start RECORDS PROVIDED
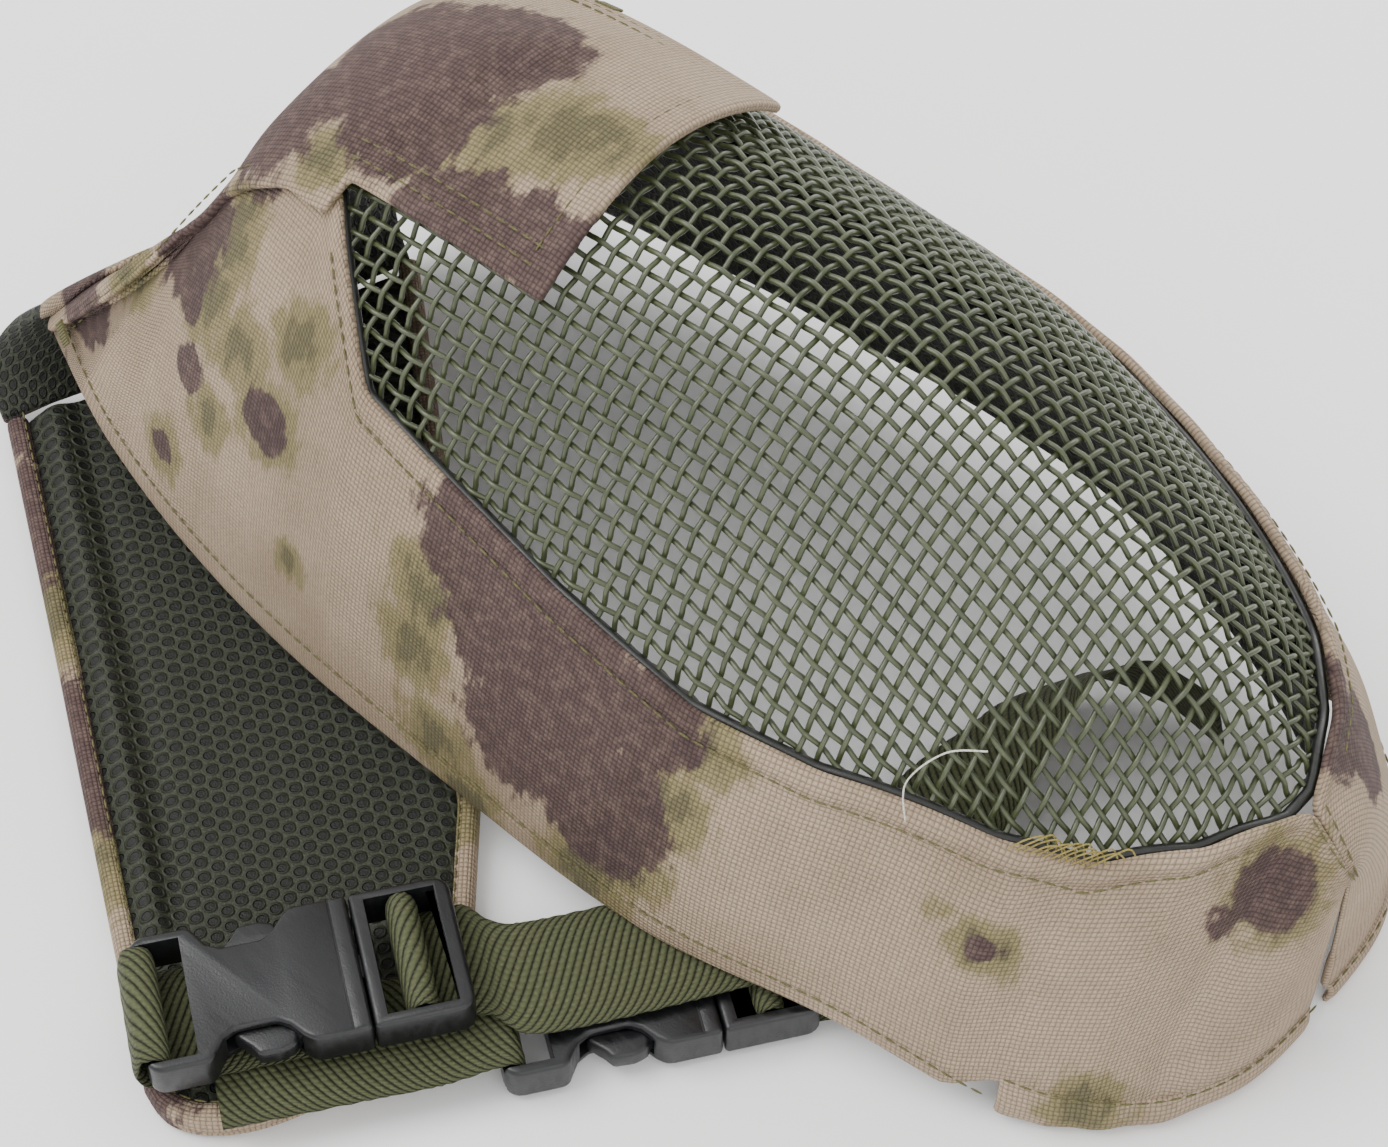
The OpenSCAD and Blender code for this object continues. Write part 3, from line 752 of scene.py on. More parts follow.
def faceWires():
    fine = [mesh["start"] + (mesh["end"] - mesh["start"]) * k / 400 for k in range(401)]
    ridge = [0.0]
    for a, b in zip(fine, fine[1:]):
        ridge.append(ridge[-1] + (skin(b, 0, mesh["depth"]) - skin(a, 0, mesh["depth"])).length)
    total = ridge[-1]

    def atArc(s):
        i = 0
        lo, hi = 0, len(ridge) - 1
        while hi - lo > 1:
            i = (lo + hi) // 2
            if ridge[i] <= s:
                lo = i
            else:
                hi = i
        span = ridge[hi] - ridge[lo]
        return fine[lo] + (fine[hi] - fine[lo]) * (s - ridge[lo]) / max(span, 1e-9)

    perCross = mesh["pointsPerCrossing"]
    count = int(total / mesh["pitch"])
    stripF = [atArc(mesh["pitch"] * k / perCross) for k in range(count * perCross + 1)]
    # across each row: v at every quarter crossing from the ridge outwards
    tables = []
    for f in stripF:
        edge = min(opening(f) + mesh["lap"], 0.66)
        run, vs, arc = [0.0], [0.0], 0.0
        last = skin(f, 0, mesh["depth"])
        n = 60
        for k in range(1, n + 1):
            v = edge * k / n
            p = skin(f, v, mesh["depth"])
            arc += (p - last).length
            last = p
            run.append(arc)
            vs.append(v)
        tables.append((run, vs))

    def vAt(table, s):
        run, vs = table
        if s > run[-1]:
            return None
        lo, hi = 0, len(run) - 1
        while hi - lo > 1:
            i = (lo + hi) // 2
            if run[i] <= s:
                lo = i
            else:
                hi = i
        return vs[lo] + (vs[hi] - vs[lo]) * (s - run[lo]) / max(run[hi] - run[lo], 1e-9)

    def normal(f, v):
        e = 0.004
        a = skin(f + e, v, mesh["depth"]) - skin(f - e, v, mesh["depth"])
        b = skin(f, v + e, mesh["depth"]) - skin(f, v - e, mesh["depth"])
        n = a.cross(b).normalized()
        return n if n.z > 0 else -n

    longWires, crossWires = [], []
    most = int(0.085 / mesh["pitch"])
    for k in range(-most, most + 1):
        path = []
        for i, f in enumerate(stripF):
            v = vAt(tables[i], abs(k) * mesh["pitch"])
            if v is None:
                if len(path) > 3:
                    longWires.append(path)
                path = []
                continue
            v = math.copysign(v, k)
            phase = math.pi * (i / perCross + 0.5 + k)
            path.append((skin(f, v, mesh["depth"]), phase, normal(f, v)))
        if len(path) > 3:
            longWires.append(path)
    for j in range(0, count + 1):
        i = j * perCross
        f = stripF[i]
        side = int(tables[i][0][-1] / mesh["pitch"] * perCross)
        path = []
        for q in range(-side, side + 1):
            v = vAt(tables[i], abs(q) / perCross * mesh["pitch"])
            if v is None:
                continue
            v = math.copysign(v, q)
            phase = math.pi * (q / perCross + 0.5 + j + 1)
            path.append((skin(f, v, mesh["depth"]), phase, normal(f, v)))
        if len(path) > 3:
            crossWires.append(path)
    a = wires("faceWiresLong", longWires, mesh["wireRadius"], wireMat, mesh["crimp"], 7)
    b = wires("faceWiresAcross", crossWires, mesh["wireRadius"], wireMat, mesh["crimp"], 7)
    finishPiece(a, "mask", "wire", "face_mesh")
    finishPiece(b, "mask", "wire", "face_mesh")


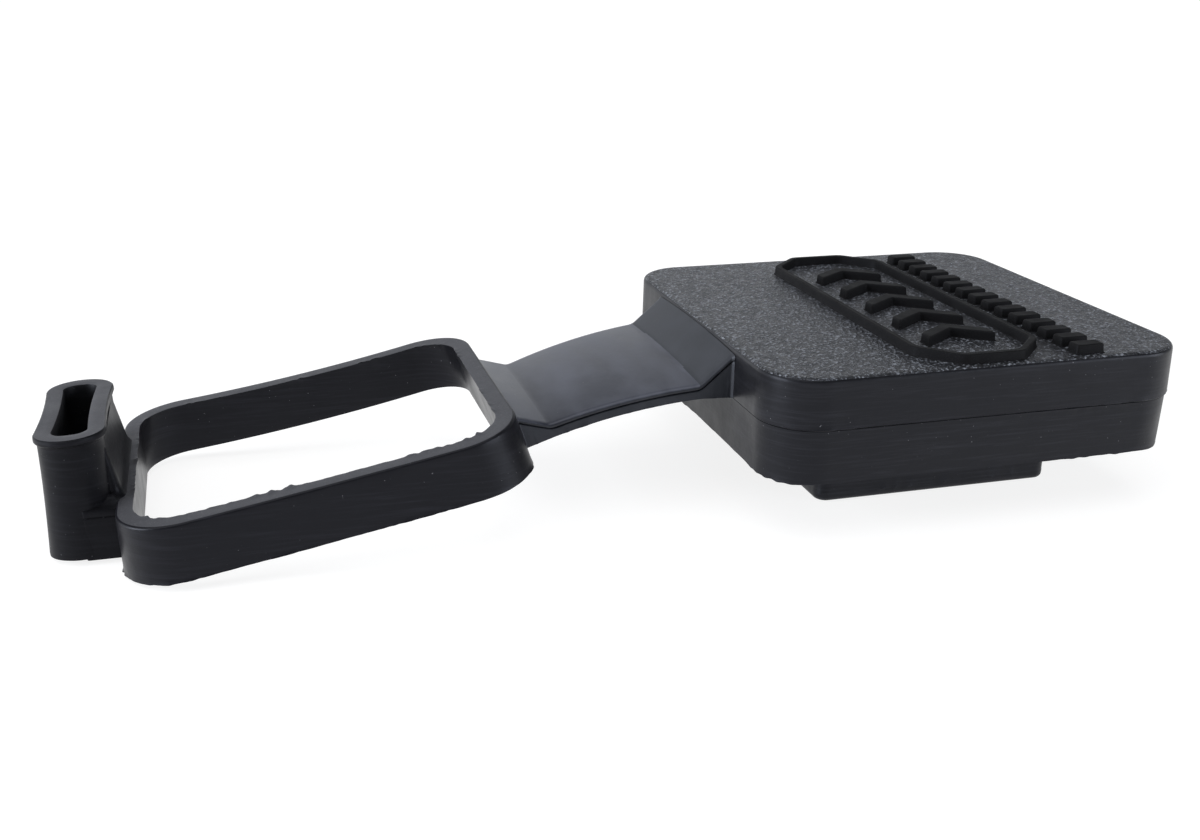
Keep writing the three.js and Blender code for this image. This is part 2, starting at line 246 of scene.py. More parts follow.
end RECORDS PROVIDED
**DIRECTIONS FOR THIS TASK**
Restate each record word for word.

**FINISHED EXERCISE**
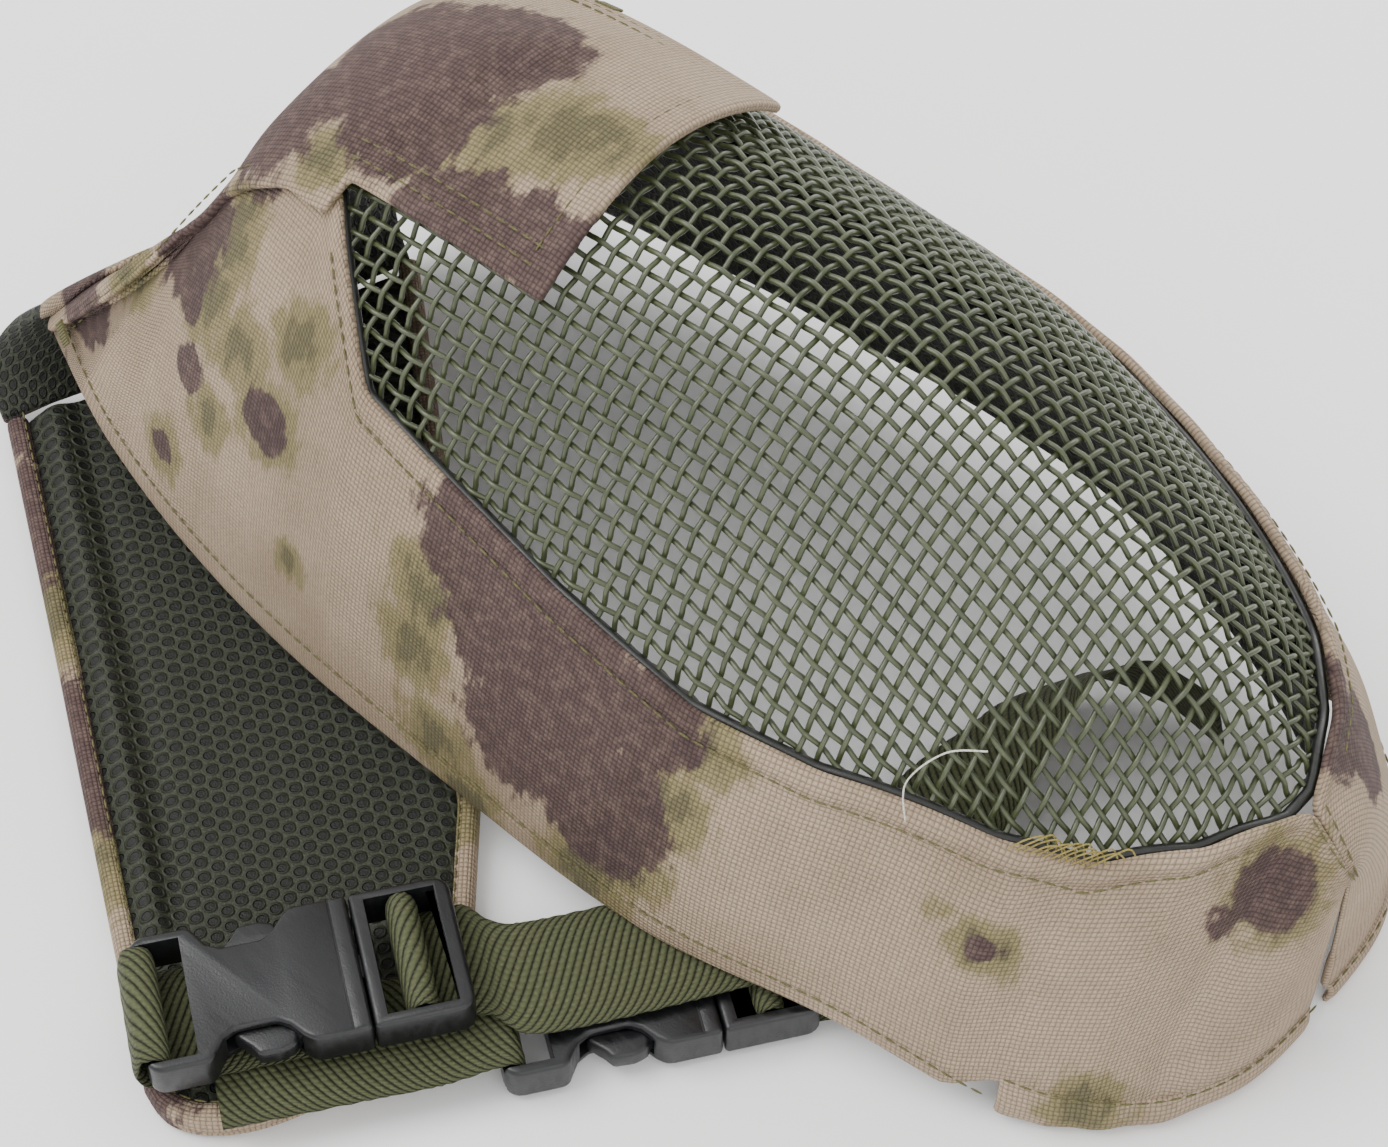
The OpenSCAD and Blender code for this object continues. Write part 3, from line 752 of scene.py on. More parts follow.
def faceWires():
    fine = [mesh["start"] + (mesh["end"] - mesh["start"]) * k / 400 for k in range(401)]
    ridge = [0.0]
    for a, b in zip(fine, fine[1:]):
        ridge.append(ridge[-1] + (skin(b, 0, mesh["depth"]) - skin(a, 0, mesh["depth"])).length)
    total = ridge[-1]

    def atArc(s):
        i = 0
        lo, hi = 0, len(ridge) - 1
        while hi - lo > 1:
            i = (lo + hi) // 2
            if ridge[i] <= s:
                lo = i
            else:
                hi = i
        span = ridge[hi] - ridge[lo]
        return fine[lo] + (fine[hi] - fine[lo]) * (s - ridge[lo]) / max(span, 1e-9)

    perCross = mesh["pointsPerCrossing"]
    count = int(total / mesh["pitch"])
    stripF = [atArc(mesh["pitch"] * k / perCross) for k in range(count * perCross + 1)]
    # across each row: v at every quarter crossing from the ridge outwards
    tables = []
    for f in stripF:
        edge = min(opening(f) + mesh["lap"], 0.66)
        run, vs, arc = [0.0], [0.0], 0.0
        last = skin(f, 0, mesh["depth"])
        n = 60
        for k in range(1, n + 1):
            v = edge * k / n
            p = skin(f, v, mesh["depth"])
            arc += (p - last).length
            last = p
            run.append(arc)
            vs.append(v)
        tables.append((run, vs))

    def vAt(table, s):
        run, vs = table
        if s > run[-1]:
            return None
        lo, hi = 0, len(run) - 1
        while hi - lo > 1:
            i = (lo + hi) // 2
            if run[i] <= s:
                lo = i
            else:
                hi = i
        return vs[lo] + (vs[hi] - vs[lo]) * (s - run[lo]) / max(run[hi] - run[lo], 1e-9)

    def normal(f, v):
        e = 0.004
        a = skin(f + e, v, mesh["depth"]) - skin(f - e, v, mesh["depth"])
        b = skin(f, v + e, mesh["depth"]) - skin(f, v - e, mesh["depth"])
        n = a.cross(b).normalized()
        return n if n.z > 0 else -n

    longWires, crossWires = [], []
    most = int(0.085 / mesh["pitch"])
    for k in range(-most, most + 1):
        path = []
        for i, f in enumerate(stripF):
            v = vAt(tables[i], abs(k) * mesh["pitch"])
            if v is None:
                if len(path) > 3:
                    longWires.append(path)
                path = []
                continue
            v = math.copysign(v, k)
            phase = math.pi * (i / perCross + 0.5 + k)
            path.append((skin(f, v, mesh["depth"]), phase, normal(f, v)))
        if len(path) > 3:
            longWires.append(path)
    for j in range(0, count + 1):
        i = j * perCross
        f = stripF[i]
        side = int(tables[i][0][-1] / mesh["pitch"] * perCross)
        path = []
        for q in range(-side, side + 1):
            v = vAt(tables[i], abs(q) / perCross * mesh["pitch"])
            if v is None:
                continue
            v = math.copysign(v, q)
            phase = math.pi * (q / perCross + 0.5 + j + 1)
            path.append((skin(f, v, mesh["depth"]), phase, normal(f, v)))
        if len(path) > 3:
            crossWires.append(path)
    a = wires("faceWiresLong", longWires, mesh["wireRadius"], wireMat, mesh["crimp"], 7)
    b = wires("faceWiresAcross", crossWires, mesh["wireRadius"], wireMat, mesh["crimp"], 7)
    finishPiece(a, "mask", "wire", "face_mesh")
    finishPiece(b, "mask", "wire", "face_mesh")


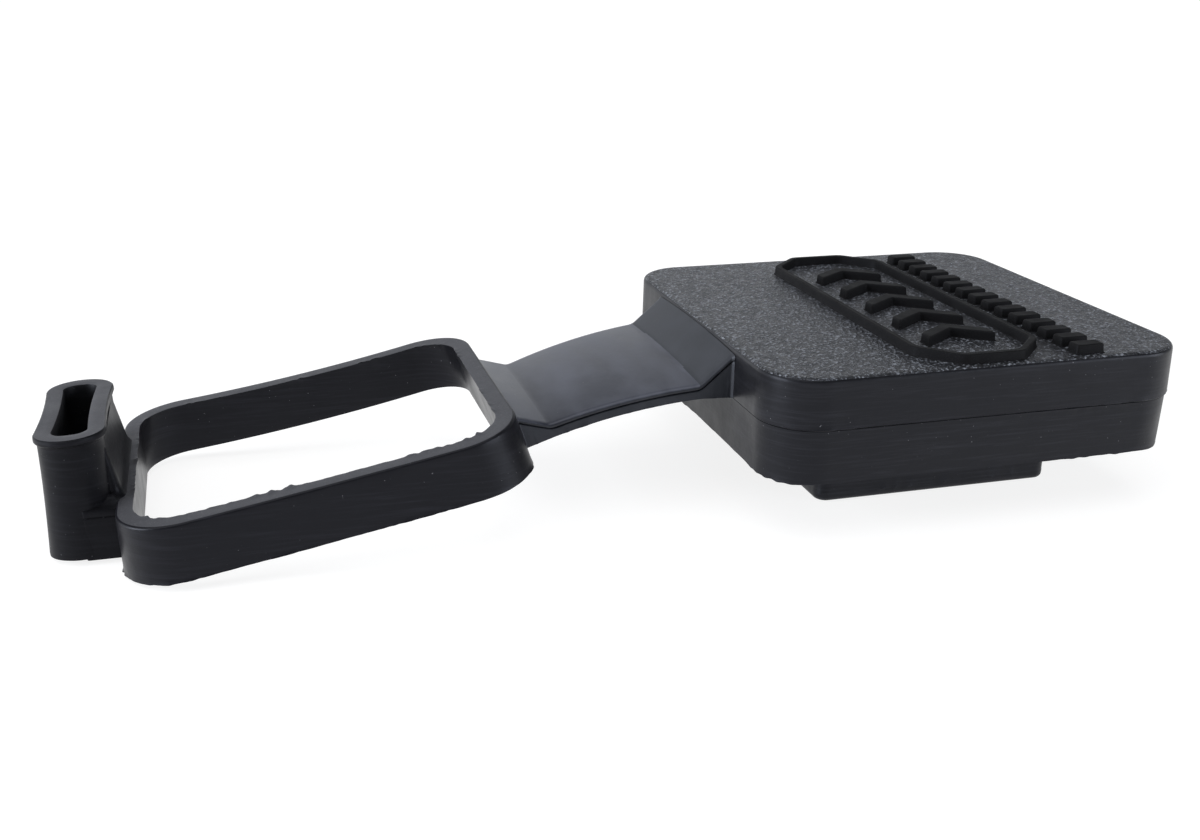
Keep writing the three.js and Blender code for this image. This is part 2, starting at line 246 of scene.py. More parts follow.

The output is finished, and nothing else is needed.